The parade also displays skilful motor-cycle rides by the Armed Forces personnel and the Fly Past by the Indian Air Force. The fly past marks the end of the parade. while passing the dais, the fighter planes of the IAF symbolically salutes the President with their reverberating roar.
Celebrations are held in all state capitals, where the Governor of the state hoists the Tricolour and similarly at district headquarters, municipalities and panchayats.
Prime Minister's Rally :
On the 27th January, a Prime Minister's Rally is held by the N.C.C cadets displaying various breath-taking performances and drill.

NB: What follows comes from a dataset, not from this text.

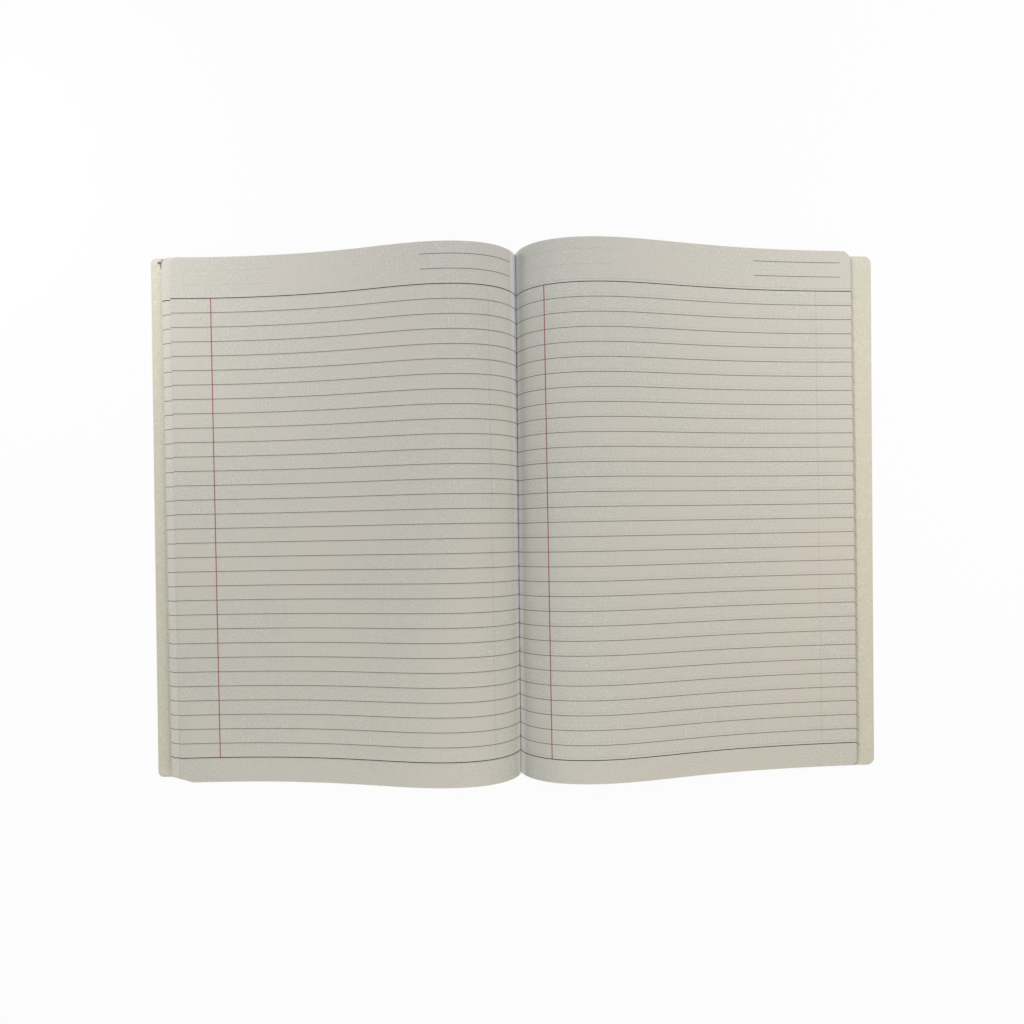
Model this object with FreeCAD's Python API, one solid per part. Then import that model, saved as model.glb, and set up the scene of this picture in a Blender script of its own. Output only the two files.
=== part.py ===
# Open composition notebook, lying face up at its middle: ruled leaves, glued spine, soft card cover.
import FreeCAD, Part
import math
import os

# Frame: origin under the spine's middle, +X to the reader's right, +Y to the head, +Z up.
# Every size is in millimetres.

# Driving dimensions of the cut sheets
book_height = 292.0        # head to foot, leaves and covers trimmed together
panel_width = 200.0        # one cover panel, from its spine crease to its fore-edge
card_thickness = 0.35
leaf_thickness = 0.08
left_leaf_count = 52
right_leaf_count = 48
leaf_corner_radius = 4.0
front_corner_radius = 3.0  # the cover's outer corners, at the reader's left
back_corner_radius = 4.2   # and right
left_turn = 0.5            # degrees that the leaves lie turned on the cover
right_turn = 0.2
left_shift = -0.3          # and how far they lie towards the head
right_shift = 0.75
turn_overlap = 2.0         # how far the two halves' outlines overlap at the gutter

# Spine
glue_thickness = 0.35
spine_slack = 0.5          # what the spine strip is wider than the bound leaves
crease_gap = 0.1           # the scored line between the spine strip and a panel
seat_gap = 0.05            # between the lowest leaf and the card under it

# How the leaves arch out of the spine. Reaches are measured from the spine's middle.
gutter_shift = 0.6         # the fold between the two top leaves, right of the spine's middle
gutter_height = 1.6        # how far up the leaves are held together, above the table
gutter_flare = 2.0         # how far each leaf's first curve leans out of the fold
left_hump_height = 20.8    # the top leaf's highest line, above the table
left_hump_reach = 36.1
right_hump_height = 22.0
right_hump_reach = 40.6
left_tail_lift = -1.5      # how the top leaf levels out: sagging on the left
right_tail_lift = 2.8      # and bowed on the right
air_in_stack = 2.8         # what the air between the leaves adds to a stack at its hump
hump_lag = 12.0            # the lowest leaf's hump is this much nearer to the spine

# How far each fore-edge is drawn in from the cover's own edge by the arch
left_top_draw_in = 13.6
left_stack_draw_in = 9.0
right_top_draw_in = 13.3
right_foot_draw_in = 9.7

# The loose bunch of leaves that lifts off the left stack
bunch_leaf_count = 4
bunch_lift = 3.0           # its air gap over the stack, at the hump
bunch_rest_gap = 0.1       # its air gap over the stack, at the fore-edge

# Gaps that show between groups of leaves at head and foot
group_count = 10           # groups in each stack
slot_height = 0.3          # a gap's height at the hump
slot_start = 0.3           # where a gap starts on the rising curve, as a share of it
slot_end = 0.74            # where it ends on the falling curve, as a share of it

# Shape of the two curves that make one leaf's arch, as shares of their spans
rise_share = 0.44
crown_share = 0.69
shoulder_share = 0.23
tail_share = 0.6
arc_tolerance = 0.02       # how closely tangent arcs follow those curves

# Worked out from the above
left_stack = left_leaf_count * leaf_thickness
right_stack = right_leaf_count * leaf_thickness
bound_width = left_stack + right_stack
spine_width = bound_width + spine_slack
cover_edge = spine_width / 2 + panel_width
glue_bottom = card_thickness
glue_top = glue_bottom + glue_thickness
leaf_floor = card_thickness + seat_gap
bunch_thickness = bunch_leaf_count * leaf_thickness
left_rest_stack = left_stack - bunch_thickness
most_turned = cover_edge * math.sin(math.radians(max(left_turn, right_turn)))
uncut_height = book_height + 2 * (most_turned + max(abs(left_shift), abs(right_shift)))

V = FreeCAD.Vector


def line(a, b):
    return Part.LineSegment(a, b).toShape()


def arcs_along(curve):
    """Tangent arcs that follow a curve, as edges in order.

    It is halved first, because a curve that is level at both ends gives no arcs.
    """
    edges = []
    for first, last in ((0.0, 0.5), (0.5, 1.0)):
        half = curve.copy()
        half.segment(first, last)
        edges += [arc.toShape() for arc in half.toBSpline().toBiArcs(arc_tolerance)]
    return edges


class Arch:
    """One leaf's curve across the page: where it is bound, its hump and its fore-edge."""

    def __init__(self, side, bound, hump, end, lift):
        self.side = side
        self.bound = bound
        self.hump = hump
        self.end = end
        self.lift = lift

    def point(self, reach, height):
        return V(self.side * reach, -uncut_height / 2, height)

    def curves(self, raised=0.0):
        """The rising and the falling curve, with the hump raised by a small height."""
        bound_x, bound_z = self.bound
        hump_x = self.hump[0]
        hump_z = self.hump[1] + raised
        end_x, end_z = self.end
        rising = Part.BezierCurve()
        rising.setPoles([
            self.point(bound_x, bound_z),
            self.point(bound_x + gutter_flare, bound_z + rise_share * (hump_z - bound_z)),
            self.point(hump_x - crown_share * (hump_x - bound_x), hump_z),
            self.point(hump_x, hump_z),
        ])
        falling = Part.BezierCurve()
        falling.setPoles([
            self.point(hump_x, hump_z),
            self.point(hump_x + shoulder_share * (end_x - hump_x), hump_z),
            self.point(end_x - tail_share * (end_x - hump_x), end_z + self.lift),
            self.point(end_x, end_z),
        ])
        return rising, falling

    def edges(self):
        rising, falling = self.curves()
        return arcs_along(rising) + arcs_along(falling)

    def bound_point(self):
        return self.point(*self.bound)

    def end_point(self):
        return self.point(*self.end)


def between(low, high, share):
    """The arch that lies a share of the way from the low arch to the high one."""

    def mix(a, b):
        return a + share * (b - a)

    def mix_pair(a, b):
        return mix(a[0], b[0]), mix(a[1], b[1])

    return Arch(low.side, mix_pair(low.bound, high.bound), mix_pair(low.hump, high.hump),
                mix_pair(low.end, high.end), mix(low.lift, high.lift))


def slot_wire(arch):
    """The outline of one air gap, round an arch between two groups of leaves."""
    pieces = []
    corners = []
    for raised in (-slot_height / 2, slot_height / 2):
        rising, falling = arch.curves(raised)
        rising.segment(slot_start, 1.0)
        falling.segment(0.0, slot_end)
        pieces.append(arcs_along(rising) + arcs_along(falling))
        corners.append((rising.StartPoint, falling.EndPoint))
    (low_start, low_end), (high_start, high_end) = corners
    low, high = pieces
    return Part.Wire(low + [line(low_end, high_end)] + high[::-1] + [line(high_start, low_start)])


def outer_corners(block, side):
    """The upright edges of a block at its outer end."""
    return [edge for edge in block.Edges
            if abs(edge.tangentAt(edge.FirstParameter).z) > 0.9
            and side * edge.CenterOfMass.x > side * block.CenterOfMass.x]


def trimmed_block(side, reach):
    """An upright block with the flat outline of one half's trimmed leaves, turned in place."""
    tall = 2 * (left_hump_height + right_hump_height)
    turn = left_turn if side < 0 else right_turn
    shift = left_shift if side < 0 else right_shift
    start = -reach if side < 0 else -turn_overlap
    block = Part.makeBox(reach + turn_overlap, book_height, tall, V(start, -book_height / 2, 0))
    rounded = block.makeFillet(leaf_corner_radius, outer_corners(block, side))
    rounded.rotate(V(0, 0, 0), V(0, 0, 1), turn)
    rounded.translate(V(0, shift, 0))
    return rounded


def trimmed_outline(left_reach, right_reach):
    """Both halves' blocks in one, tall enough for any arch."""
    return trimmed_block(-1, left_reach).fuse(trimmed_block(1, right_reach))


def left_arches():
    """The lowest and highest arch of the left stack, and the two faces of its loose bunch.

    The lowest leaf never sags below its fore-edge, because it would go into the card.
    """
    bunch_top = Arch(-1, (-gutter_shift, gutter_height), (left_hump_reach, left_hump_height),
                     (cover_edge - left_top_draw_in, leaf_floor + left_stack + bunch_rest_gap),
                     left_tail_lift)
    bunch_under = Arch(-1, (bunch_thickness - gutter_shift, gutter_height),
                       (left_hump_reach, left_hump_height - bunch_thickness),
                       (bunch_top.end[0], bunch_top.end[1] - bunch_thickness), left_tail_lift)
    high = Arch(-1, bunch_under.bound,
                (left_hump_reach, bunch_under.hump[1] - bunch_lift),
                (cover_edge - left_stack_draw_in, leaf_floor + left_rest_stack), left_tail_lift)
    low = Arch(-1, (bound_width / 2, glue_top),
               (left_hump_reach - hump_lag, high.hump[1] - left_rest_stack - air_in_stack),
               (high.end[0], leaf_floor), max(left_tail_lift, 0.0))
    return low, high, bunch_under, bunch_top


def right_arches():
    """The lowest and highest arch of the right stack."""
    high = Arch(1, (gutter_shift, gutter_height), (right_hump_reach, right_hump_height),
                (cover_edge - right_top_draw_in, leaf_floor + right_stack), right_tail_lift)
    low = Arch(1, (bound_width / 2, glue_top),
               (right_hump_reach - hump_lag, right_hump_height - right_stack - air_in_stack),
               (cover_edge - right_foot_draw_in, leaf_floor), max(right_tail_lift, 0.0))
    return low, high


def pages():
    """All the leaves as one solid: both stacks, the gaps between their groups and the bunch."""
    left_low, left_high, bunch_under, bunch_top = left_arches()
    right_low, right_high = right_arches()
    outline = Part.Wire(
        left_low.edges()
        + [line(left_low.end_point(), left_high.end_point())]
        + left_high.edges()[::-1]
        + [line(left_high.bound_point(), right_high.bound_point())]
        + right_high.edges()
        + [line(right_high.end_point(), right_low.end_point())]
        + right_low.edges()[::-1]
        + [line(right_low.bound_point(), left_low.bound_point())])
    slots = []
    for low, high in ((left_low, left_high), (right_low, right_high)):
        for number in range(1, group_count):
            slots.append(slot_wire(between(low, high, number / group_count)))
    section = Part.makeFace([outline] + slots, "Part::FaceMakerBullseye")
    head_to_foot = V(0, uncut_height, 0)
    stacks = section.extrude(head_to_foot).common(
        trimmed_outline(left_high.end[0], right_low.end[0]))
    bunch_wire = Part.Wire(
        bunch_under.edges()
        + [line(bunch_under.end_point(), bunch_top.end_point())]
        + bunch_top.edges()[::-1]
        + [line(bunch_top.bound_point(), bunch_under.bound_point())])
    bunch = Part.Face(bunch_wire).extrude(head_to_foot).common(
        trimmed_block(-1, bunch_top.end[0]))
    return stacks.fuse(bunch).removeSplitter()


def binding_glue():
    """The strip of glue that holds the leaves' bound edges to the spine."""
    return Part.makeBox(bound_width, book_height, glue_thickness,
                        V(-bound_width / 2, -book_height / 2, glue_bottom))


def spine():
    """The part of the card cover between its two scored lines."""
    return Part.makeBox(spine_width, book_height, card_thickness,
                        V(-spine_width / 2, -book_height / 2, 0))


def cover_panel(side, radius):
    """One half of the card cover, with its two outer corners rounded."""
    inner = spine_width / 2 + crease_gap
    width = cover_edge - inner
    start = inner if side > 0 else -cover_edge
    panel = Part.makeBox(width, book_height, card_thickness, V(start, -book_height / 2, 0))
    return panel.makeFillet(radius, outer_corners(panel, side))


parts = {
    "pages": pages(),
    "binding_glue": binding_glue(),
    "spine": spine(),
    "front_cover": cover_panel(-1, front_corner_radius),
    "back_cover": cover_panel(1, back_corner_radius),
}

os.makedirs("parts", exist_ok=True)
for node, shape in parts.items():
    solid = shape.Solids[0] if len(shape.Solids) == 1 else shape
    solid.exportStep(f"parts/{node}.step")
    box = solid.BoundBox
    print(node, "solids", len(shape.Solids), "valid", solid.isValid(), "volume", round(solid.Volume, 1),
          "x", round(box.XMin, 2), round(box.XMax, 2), "z", round(box.ZMin, 2), round(box.ZMax, 2))
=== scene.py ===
"""Open composition notebook, lying face up at its middle.

Two stacks of ruled leaves arch out of a glued spine, over a soft card cover.
"""
import math
import random

import bmesh
import bpy
import numpy as np
from bpy.props import FloatProperty, FloatVectorProperty, IntProperty, PointerProperty
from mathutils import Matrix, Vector


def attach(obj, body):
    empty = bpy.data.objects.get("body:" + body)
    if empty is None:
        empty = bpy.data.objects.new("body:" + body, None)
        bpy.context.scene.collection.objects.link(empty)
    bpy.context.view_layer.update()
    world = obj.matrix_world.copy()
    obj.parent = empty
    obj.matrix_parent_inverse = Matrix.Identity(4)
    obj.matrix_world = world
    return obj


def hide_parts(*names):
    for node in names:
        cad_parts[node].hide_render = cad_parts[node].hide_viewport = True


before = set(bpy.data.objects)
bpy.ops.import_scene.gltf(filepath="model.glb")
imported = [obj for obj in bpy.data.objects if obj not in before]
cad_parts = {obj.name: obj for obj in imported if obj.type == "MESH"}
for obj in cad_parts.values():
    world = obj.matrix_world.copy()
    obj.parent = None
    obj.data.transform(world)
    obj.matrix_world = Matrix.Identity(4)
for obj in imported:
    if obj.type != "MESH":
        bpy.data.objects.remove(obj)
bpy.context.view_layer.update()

bl_info = {
    "name": "Open composition notebook",
    "version": (1, 0, 0),
    "blender": (4, 5, 0),
    "location": "3D View > Sidebar > Notebook",
    "description": "Builds an open notebook with ruled leaves around its packed frame",
    "category": "Add Mesh",
}

PAGES_BODY = "pages_and_spine"
MM = 0.001
FLAT_MAP = "sheet"       # where a point lies on the flat page, from its left edge and its middle
BAKE_MAP = "OFBake"      # how a top leaf is spread over a picture of its own

# Shape of the two curves that make one leaf's arch, as shares of their spans
RISE_SHARE = 0.442
CROWN_SHARE = 0.691
SHOULDER_SHARE = 0.229
TAIL_SHARE = 0.6
CURVE_POINTS = 90        # along each of the two curves

# The glued edges and the covers, in millimetres
GLUE_TOP = 0.7           # height of the leaves' glued edges
LEAF_FLOOR = 0.4         # height of the lowest leaf on the card
BOUND_STEP = 0.02        # how far the lowest leaf of a stack rises straight out of the glue
PANEL_REACH = 200.25     # from the lowest leaf's glued edge to the cover's fore-edge

# The fold between the two top leaves, in millimetres
FOLD_SHIFT = 0.6         # how far right of the spine's middle it lies
FOLD_HEIGHT = 2.6
LEFT_FLARE = 2.4         # how far a leaf leans out as it rises
RIGHT_FLARE = 2.6
LOWER_FLARE = 2.0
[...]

The Ministry of Culture, Government of India organizes the National Folk Dance Festival every year from 24th to 29th January.
Beating the Retreat :
Beating The Retreat ceremony officially denotes the end of Republic Day celebrations. The venue is Raisina Hills and an adjacent square, flanked by the north and south block of the Indian Parliament and The Chief Guest of the function is the President of India. On the evening of January 29, the efficient pipers and drummers from the Indian Armed Forces bands displays various formations playing the most popular marching tunes. The popular Christian hymn written by Henry Francis Lyte ‘Abide With Me’ which is said to be Gandhiji's favourite is also played by the combined bands.
At the end, after the bugle call for Retreat, the band master marches to the President and seeking permission to take the bands back. This concludes the closing ceremony. The bands march back playing a popular tune Saare Jahan Se Achcha.
Exactly at 6 pm, the buglers sound the retreat and the National Flag is lowered, and the National Anthem is sung, bringing the Republic Day celebrations to a formal end.
Republic Day Greetings To All Indians! Jai Hind.